I offered some help to her but for the most part was going to let her heal here.
Anyway she was attractive and very nice. She instant messages me and I could tell she wanted to go out with some peeps. So I tell her a group of my brothers friends and I are going out and she was more than welcome to come.
Anyway we go out get drunk and go out dancing to cap off the night. before she went with us I told her to make sure it was over with her and her husband. he left her BTW and was very nasty about it.
Well make a long story short she was too much for me to handle. we danced and it was like POOF we have to kiss and well you get the rest. Anyway I did not sleep with her but i wanted to see her some more. The next day she is getting back with her hubby and she told him all about our night ;D
So I have to go pick up something I left in her car that night and this guy just has to be there to try and start shit.
Anyway I got my stuff and left without letting him get to me.
I wanted to call this guy out for being a POS to this wonderfull woman but I bit my toung and was nice.
Anyway I was made out as well by both of them to be this guy that takes advantage of poor lonely women.
Huh when you look at it that way it kinda feels good hehe ;D J/K
Re:Bigger Mistake than my marriage 18Months: Follow up...it's been about 6 weeks since everything hit the fan. He backed off and I'd like to say I moved on. She continued calling me and sending me email until he checked their house phone. Now it's only email but it is getting less frequent. Their entire family is involved and now I'm the bad guy home wrecker.
I hate that because that was never the intent. I couldn't help that I fell in love with her but I could have made different choices. It is tough when a woman is in your face telling you what you want to hear. But ultimately, you have to trust actions not words. Today I'm still pretty sad about the whole thing but she is at home trying to make it work. I love you from her was not I love you forever, it was "I love you right now until things change and I change my mind". I never understood this about women. I think all women understand that inherently. I don't say it until I mean forever...but maybe I should take love a less seriously.

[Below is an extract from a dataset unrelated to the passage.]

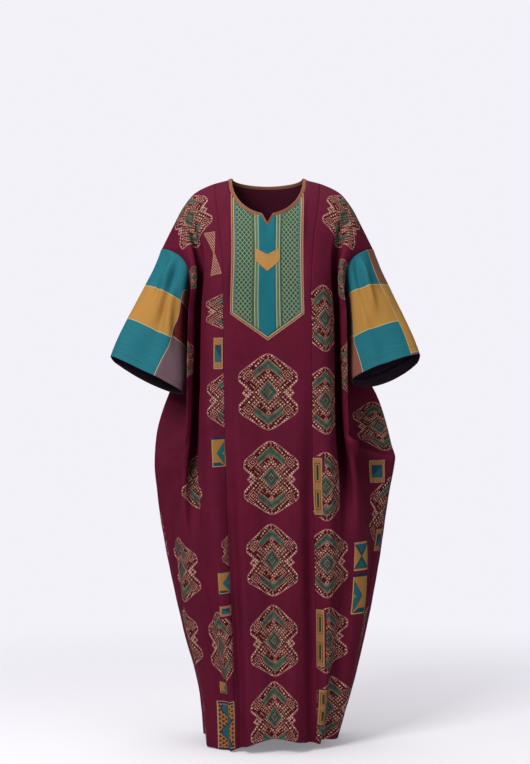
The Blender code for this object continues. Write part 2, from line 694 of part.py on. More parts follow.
def split(points, a, b, c, d):
    """A four-sided face as two triangles, along its shorter diagonal."""
    if np.linalg.norm(points[a] - points[c]) <= np.linalg.norm(points[b] - points[d]):
        return [(a, b, c), (a, c, d)]
    return [(a, b, d), (b, c, d)]


def mesh_from(name, points, faces):
    mesh = bpy.data.meshes.new(name)
    mesh.from_pydata(points.tolist(), [], faces)
    mesh.update()
    return mesh


def wall_mesh(name, outer, inner, turn, closed):
    """A closed solid between two grids. closed joins each row's end to its start."""
    rows, columns = outer.shape[:2]
    points = np.vstack([outer.reshape(-1, 3), inner.reshape(-1, 3)])
    layer = rows * columns
    last = columns if closed else columns - 1

    def at(i, j):
        return i * columns + j % columns

    faces = []
    for i in range(rows - 1):
        for j in range(last):
            pair = split(points, at(i, j), at(i + 1, j), at(i + 1, j + 1), at(i, j + 1))
            faces += pair
            faces += [tuple(corner + layer for corner in face[::-1]) for face in pair]
    rims = [(at(0, j), at(0, j + 1)) for j in range(last)]
    rims += [(at(rows - 1, j + 1), at(rows - 1, j)) for j in range(last)]
    if not closed:
        rims += [(at(i + 1, 0), at(i, 0)) for i in range(rows - 1)]
        rims += [(at(i, columns - 1), at(i + 1, columns - 1)) for i in range(rows - 1)]
    for a, b in rims:
        faces += split(points, a, b, b + layer, a + layer)
    if turn < 0:
        faces = [face[::-1] for face in faces]
    return mesh_from(name, points, faces)


def material(name):
    """A piece's own material."""
    finish = dict(zip(FINISH_COLUMNS, FINISHES[name]))
    made = bpy.data.materials.new(name + "_" + finish["slot"])
    made.use_nodes = True
    shader = made.node_tree.nodes["Principled BSDF"]
    shader.inputs["Base Color"].default_value = (*finish["colour"], 1.0)
    shader.inputs["Roughness"].default_value = finish["roughness"]
    shader.inputs["Metallic"].default_value = 0.0
    return made


def add_piece(collection, mesh):
    mesh.materials.append(material(mesh.name))
    mesh.shade_smooth()
    mesh.set_sharp_from_angle(angle=math.radians(50))
    collection.objects.link(bpy.data.objects.new(mesh.name, mesh))


def wall(collection, name, grid, normals, edges, turn=1, closed=False):
    """A piece of cloth whose outer face is a grid of the surface."""
    outer = trimmed(grid, edges)
    add_piece(collection, wall_mesh(name, outer, outer - normals * WALL, turn, closed))


def laid_on(collection, name, grid, normals, edges, lift):
    """A thin piece that lies on the cloth, lift above its outer face."""
    inner = trimmed(grid, edges) + normals * lift
    add_piece(collection, wall_mesh(name, inner + normals * BIB_THICK, inner, 1, False))


# ---------------------------------------------------------------- binding and bib

# The binding's outline, from the seam over its outside round to its inside: share of its width, height over
# the cloth's outer face.
BINDING_OUTLINE = (
    (0.06, BINDING_STANDS),
    (0.62, BINDING_STANDS),
    (0.96, 0.0),
    (0.96, -WALL),
    (0.62, -WALL - BINDING_STANDS),
    (0.06, -WALL - BINDING_STANDS),
)


def neck_binding(collection, seam, edge, normals):
    """The bias strip round the neck, lofted along the loop from the neck seam to the neck's own edge."""
    reach = edge - seam
    rows = [seam + share * reach + height * normals for share, height in BINDING_OUTLINE]
    count = len(seam)
    points = np.stack(rows, 1).reshape(-1, 3)
    around = len(BINDING_OUTLINE)
    faces = []
    for i in range(count):
        here, there = i * around, (i + 1) % count * around
        for k in range(around):
            after = (k + 1) % around
            faces += split(points, here + k, there + k, there + after, here + after)
    add_piece(collection, mesh_from("neck_binding", points, faces))


class Cloth:
    """The front centre panel's own points and directions, which whatever lies on it is made from."""

    def __init__(self, grid, normals, widths):
        self.grid, self.normals, self.widths = grid, normals, widths

    def rows_above(self, z):
        """How many rows of the grid lie above height z in every column."""
        return int((self.grid[:, :, 2].min(axis=1) > z).sum())

    def at(self, column, z):
        """The point and direction at height z in a column."""
        line, directions = self.grid[:, column], self.normals[:, column]
        row = int(np.clip(np.searchsorted(-line[:, 2], -z, side="right") - 1, 0, len(line) - 2))
        t = (line[row, 2] - z) / (line[row, 2] - line[row + 1, 2])
        direction = directions[row] + t * (directions[row + 1] - directions[row])
        return line[row] + t * (line[row + 1] - line[row]), direction / np.linalg.norm(direction)

    def columns_within(self, low, high):
        """The columns whose distance from the middle lies from low to high, ends included."""
        inside = (np.abs(self.widths) >= low - 1e-9) & (np.abs(self.widths) <= high + 1e-9)
        return inside.nonzero()[0]

    def patch(self, columns, top_row, ends):
        """A grid from top_row down to the height that ends gives for each column."""
        last = self.rows_above(max(ends) + 0.004)
        points = [self.grid[row, columns] for row in range(top_row, last)]
        directions = [self.normals[row, columns] for row in range(top_row, last)]
        low = [self.at(column, z) for column, z in zip(columns, ends)]
        points.append(np.array([point for point, _ in low]))
        directions.append(np.array([direction for _, direction in low]))
        return np.array(points), np.array(directions)


def point_height(width):
    """The height of the bib's lower edge, width metres from its middle."""
    return BIB_POINT_Z + (ARMPIT_Z - BIB_POINT_Z) * min(abs(width) / BIB_HALF, 1.0)


def bib_pieces(collection, cloth):
    """The bib and what is sewn on it."""
    columns = cloth.columns_within(0.0, BIB_HALF)
    ends = [point_height(cloth.widths[column]) for column in columns]
    laid_on(collection, "bib", *cloth.patch(columns, 0, ends), ("top",), LIFT)

    middle = cloth.columns_within(0.0, STRIP_HALF)
    beside = cloth.columns_within(STRIP_HALF, INNER_BRAID)
    for name, columns in (
        ("bib_strip", middle),
        ("bib_braid_right", beside[cloth.widths[beside] < 0]),
        ("bib_braid_left", beside[cloth.widths[beside] > 0]),
    ):
        ends = [point_height(cloth.widths[column]) + BORDER_FALL + 2 * SEAM_GAP for column in columns]
        laid_on(collection, name, *cloth.patch(columns, 0, ends), ("top", "first", "last"), OVER_BIB)
    laid_on(collection, "bib_border", *border_path(cloth), (), OVER_BIB)

    over_braid = cloth.columns_within(0.0, INNER_BRAID)
    levels = []
    for share in np.linspace(0.0, 1.0, CHEVRON_LEVELS):
        top = CHEVRON_TOP_Z + share * (CHEVRON_LOW_Z - CHEVRON_TOP_Z)
        drop = CHEVRON_TOP_FALL + share * (CHEVRON_LOW_FALL - CHEVRON_TOP_FALL)
        heights = top - (1.0 - np.abs(cloth.widths[over_braid]) / INNER_BRAID) * drop
        levels.append([cloth.at(column, z) for column, z in zip(over_braid, heights)])
    grid, normals = (np.array([[point[k] for point in level] for level in levels]) for k in (0, 1))
    laid_on(collection, "bib_chevron", grid, normals, (), OVER_BRAID)


def border_half(cloth, inward):
    """The border's outer and inner edges, in pairs, down one side and along the point to its tip. inward is 1
    from the first column or -1 from the last."""
    ordered = cloth.columns_within(0.0, BIB_HALF)[::inward]
    half = ordered[:len(ordered) // 2 + 1]
    outer = half[0]
    slanted = [column for column in half if abs(cloth.widths[column]) <= BORDER_INNER + 1e-9]
    inner = slanted[0]
    corner_z = point_height(BORDER_INNER) + BORDER_FALL
    rows = range(cloth.rows_above(corner_z + 0.006))
    lows = [point_height(cloth.widths[column]) for column in slanted]
    outside = [(cloth.grid[row, outer], cloth.normals[row, outer]) for row in rows]
    outside += [cloth.at(outer, ARMPIT_Z)]
    outside += [cloth.at(column, z) for column, z in zip(slanted, lows)]
    inside = [(cloth.grid[row, inner], cloth.normals[row, inner]) for row in rows]
    corner = cloth.at(inner, corner_z)
    after = [cloth.at(column, z + BORDER_FALL) for column, z in zip(slanted[1:], lows[1:])]
    beyond = tuple(0.8 * a + 0.2 * b for a, b in zip(corner, after[0]))
    inside += [corner, beyond] + after
    return list(zip(outside, inside))


def border_path(cloth):
    """The whole border, down one side, round the point and up the other."""
    pairs = border_half(cloth, 1) + border_half(cloth, -1)[-2::-1]
    return (np.array([[edge[k] for edge in pair] for pair in pairs]) for k in (0, 1))


def main():
    for leftover in list(bpy.data.objects):
        bpy.data.objects.remove(leftover)
    collection = bpy.data.collections.new("grand_boubou_robe")
    bpy.context.scene.collection.children.link(collection)

    front_places = ACROSS_SIDE + FRONT_MIDDLE
    back_places = ACROSS_SIDE + BACK_MIDDLE
    lower = np.concatenate([[0.0], np.linspace(FIRST_LOWER, 1.0, LOWER_ROWS)])
    front = body_panel("front", front_places, UPPER_ROWS, lower)
    back = body_panel("back", back_places, UPPER_ROWS, lower)
    sleeves = {side: sleeve(side, np.array(UPPER_ROWS), SLEEVE_ROWS) for side in (-1, 1)}

    shared = Shared()
    shared.add("body", front, 1.0)
    shared.add("body", back, 1.0)
    for side, grid in sleeves.items():
        shared.add("sleeve", grid, -side, closed=True)
    front_normals, back_normals = shared.at("body", front), shared.at("body", back)

    first = len(ACROSS_SIDE) - 1
    last = front.shape[1] - 1 - first
    seams = ("top", "first", "last")
    for name, columns in (
        ("front_side_right", slice(0, first + 1)),
        ("front_centre", slice(first, last + 1)),
        ("front_side_left", slice(last, None)),
    ):
        wall(collection, name, front[:, columns], front_normals[:, columns], seams)
    wall(collection, "back", back, back_normals, seams)
    for side, name in ((-1, "sleeve_right"), (1, "sleeve_left")):
        grid = sleeves[side]
        wall(collection, name, grid, shared.at("sleeve", grid), ("top",), turn=-side, closed=True)

    front_across, back_across = both_halves(np.array(front_places)), both_halves(np.array(back_places))
    loops = []
    for panel, grid, normals, across, places in (
        ("front", front, front_normals, front_across, front_places),
        ("back", back, back_normals, back_across, back_places),
    ):
        neck = (across >= 1.0 - 1e-9).nonzero()[0][:-1]
        sides = panel_sides(panel, places)
        edge = shoulder_and_neck(panel, across, np.where(sides == 0, 1.0, sides), edge=1.0)
        loops.append((grid[0, neck], edge[neck], normals[0, neck]))
    seam, edge, normals = (np.vstack(parts) for parts in zip(*loops))
    neck_binding(collection, seam, edge, normals)

    middle = (front_across >= 1.0 - 1e-9).nonzero()[0]
    half_widths = [PANEL_HALF * (6.0 - mark) for mark in np.interp(front_places, FRONT_PLACES, FRONT_MARKS)]
    widths = np.concatenate([-np.array(half_widths), half_widths[-2::-1]])
    bib_pieces(collection, Cloth(front[:, middle], front_normals[:, middle], widths[middle]))


main()
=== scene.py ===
"""The looks of the grand boubou robe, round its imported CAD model.

Metres, +Z up, the front facing -Y; right is the wearer's, at -X. The cloth is the CAD model's own surface,
drawn more finely. Patterns are drawn by shader nodes in the flat cloth's own coordinates.
"""

import math
from functools import partialmethod

import bmesh
import bpy
import numpy as np
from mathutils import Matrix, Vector, noise


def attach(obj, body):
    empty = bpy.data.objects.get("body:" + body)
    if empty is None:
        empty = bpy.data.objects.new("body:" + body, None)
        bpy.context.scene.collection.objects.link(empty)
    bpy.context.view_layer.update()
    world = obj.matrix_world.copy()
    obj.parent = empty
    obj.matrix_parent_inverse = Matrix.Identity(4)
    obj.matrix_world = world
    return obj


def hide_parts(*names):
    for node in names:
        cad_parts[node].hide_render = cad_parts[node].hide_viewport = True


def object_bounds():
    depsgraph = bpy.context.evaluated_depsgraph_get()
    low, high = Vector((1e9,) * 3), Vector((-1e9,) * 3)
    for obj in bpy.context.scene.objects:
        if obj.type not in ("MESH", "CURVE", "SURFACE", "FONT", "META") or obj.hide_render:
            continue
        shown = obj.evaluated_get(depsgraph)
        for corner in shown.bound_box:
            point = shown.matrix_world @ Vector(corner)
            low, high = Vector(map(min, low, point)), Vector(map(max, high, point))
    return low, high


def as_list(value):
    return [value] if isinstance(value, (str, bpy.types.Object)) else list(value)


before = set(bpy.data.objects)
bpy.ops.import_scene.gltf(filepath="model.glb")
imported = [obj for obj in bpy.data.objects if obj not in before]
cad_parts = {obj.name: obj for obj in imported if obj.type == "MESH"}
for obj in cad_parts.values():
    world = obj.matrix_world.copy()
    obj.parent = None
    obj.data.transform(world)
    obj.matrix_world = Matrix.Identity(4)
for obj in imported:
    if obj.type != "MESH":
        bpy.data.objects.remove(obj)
cad_low, cad_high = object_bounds()

# ---------------------------------------------------------------- colours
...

Being sensitive and telling the truth makes you vulnerable. In her words, her hubbie was aloof and insensitive but in the end...that is where she ended up. I think I made it too easy for her to cheat...no downside until she got caught. Now she is paying the price. Me too. I put to much energy into that relationship and it was doomed from the start. A year down the drain. Damn I'm sick of starting over. I'm definitely burying my feelings for a while in the next relationship. Of which I already have one but I haven't healed from the last. The transfer of emotion is slow. This has not been a fun few months. I am hurting big time...in some ways, worse than my divorce. At least I wanted that to end. I'm still in love with this woman, but it is not meant to be.
18Months
Re:Bigger Mistake than my marriage 18Months: She came to check on me this week. What does that mean? I guess she wanted to know if the door would still open for her. In truth it rips my heart out everytime I see her. This weekend was so tough but for some other reasons. All I know is last night I was hurting so badly for somebody to care about me. I thought I was past all of this stuff. I know I'm not healed yet. I hate not calling her. I could but it feels like a weak fix...I've got to tough it out. I never thought that ending a relationship outside of marriage could be so tough. I think I had too many dreams wrapped up in her.
This hurt has definitely spilled into other areas. Maybe I should not go there but I *need* to talk to somebody. My life is in chaos. I was seeing somebody else too...both women knew. Well the other woman (not married) came up pregnant. Same week as the hubbie found out...craziness. I told her I was done with the married woman and very much wanted to keep the child and give us a chance. She was at a different place in life. Well, I've totally cut off communication with the married woman but the second woman didn't care...she...she had an abortion Friday. Said I went to another level if I spoke about the married woman and she didn't want to compete. But she wants a future with me?
I was there...took care of her...helped her through something I didn't want or believe in. I so much wanted the chance to take care of them. Now I feel so empty. I lost a lot this week. No family here...nobody to turn to. Normally, I could talk about these feelings with the married woman...we were good friends. Actually she was my best friend...I wish I hadn't crossed the line. I can't tell my family about the abortion...they'd never understand. Maybe I will. I don't know. Right now, I wish I could just disappear. I never felt like giving up during my entire marriage or divorce...even through the miscarriages. But this, right now is too much. For the first time I've lost hope...hope in finding a woman I love who can love ME...I want that so badly. Hope in having a family. I just can't see it. I don't even know why I get up anymore...I don't have to be alone but I'd really like to be with somebody I loved, not just somebody. I'm truly screwed up and tired of being alone.